During one of my first experiences being audited while working in the food manufacturing world I was asked by the auditor “Is your sanitation program controlling pathogens during the entire production run?”. I immediately responded with a boastful yes! The auditor of course followed up with “Please prove it.” Being relatively new, I temporarily froze as I knew our product results never yielded a positive in my time there but, was fairly certain that was not sufficient proof. Thankfully, I received a quick education as my supervisor presented the auditor with our environmental monitoring results which included pre-operational, operational, and post operational time points. Each sampling time verified something slightly different and was evidence our sanitation program did indeed control pathogens through the entirety of our production runs. The key take-away for me was that an environmental monitoring program must take into consideration when to sample and what each sampling time’s results mean within your Food Safety System.
So when should you take your environmental samples?
Typically, a successful Environmental Monitoring Program (EMP) will have a combination of sampling times based on scenarios that may have changed the sanitation control.

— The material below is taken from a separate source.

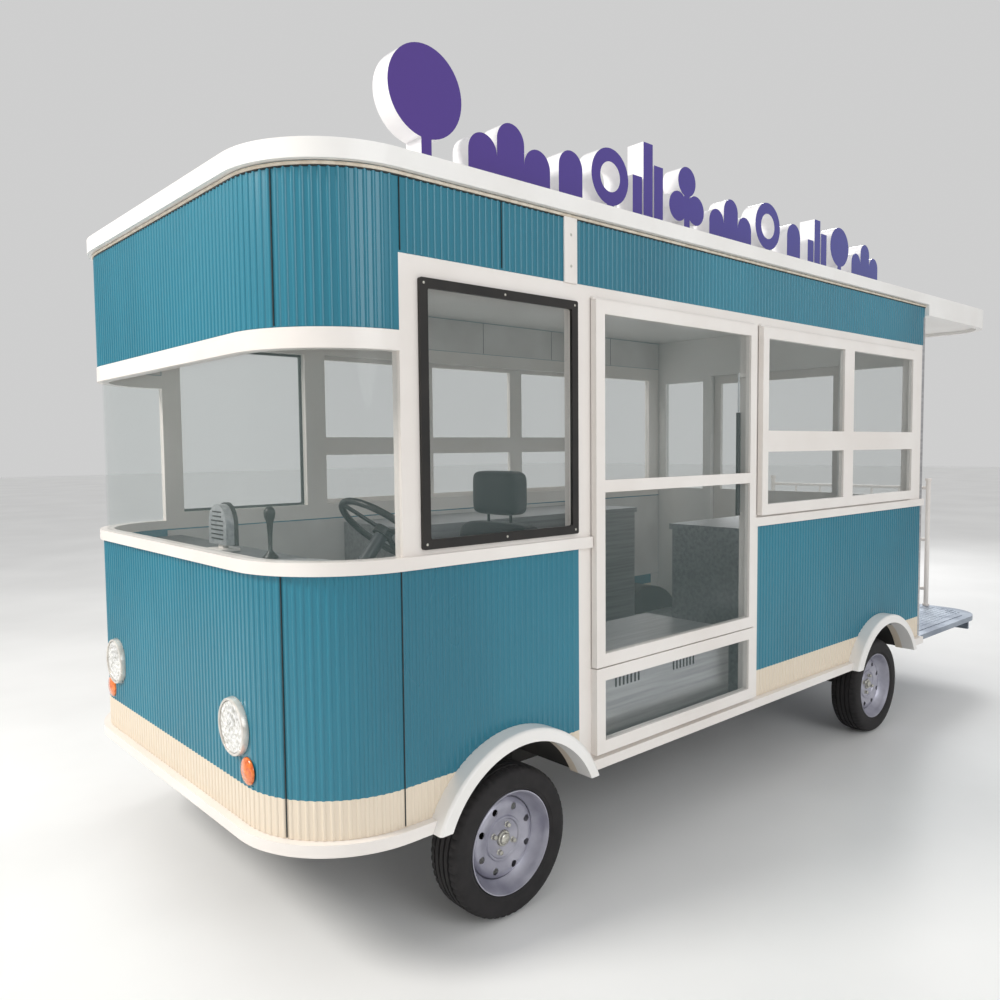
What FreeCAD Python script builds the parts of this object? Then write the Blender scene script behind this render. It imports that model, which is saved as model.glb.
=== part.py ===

Operating under the FSMA guidance, samples need to be minimally taken at a time which verifies that the Sanitation Preventive Control is effective each time. Commonly this is after sanitation is complete and prior to the start of production. A debated topic that we hear is: Do you sample before or after applying sanitizer? Ideally, the sample would be collected after sanitizer is applied but, you must be cautious not to collect the wet sanitizer on the collection device. This concentrating of sanitizer could kill the target organisms and result in a false negative. Microbiological testing resulting in an absence of pathogens or an acceptable level of indicator organisms suffices as verification of your sanitation preventive control.
Commonly, collection of samples is also done during a production run. A general rule to define “during production” or “operation” is at least three hours after the start of production. If an out of spec or positive result occurs with this testing it can indicate an ingredient, GMP, or biofilm issue could be present and be what is introducing the biological hazard.
To ensure that the biological hazards were controlled through the entirety of the production run samples are commonly collected at the end of the production run or prior to sanitation. Theses samples will quickly indicate if any risk was introduced while the product was being produced. Consistently clean results at this time point can also indicate that you may be ready to test for an extended run time.
While the above time periods are typically routine in an EMP it is very important to sample around non-routine events such as roof leaks, construction/major maintenance events, or in the event of new production equipment or line configuration. The results of this non-routine testing provide data to ensure it is safe to continue or start production. Unfavorable results can lead to the need for specific sanitation to control biological hazards in an area.
The combination of these sampling times lead to a robust program and mitigate the risk of hazards being introduced to the product.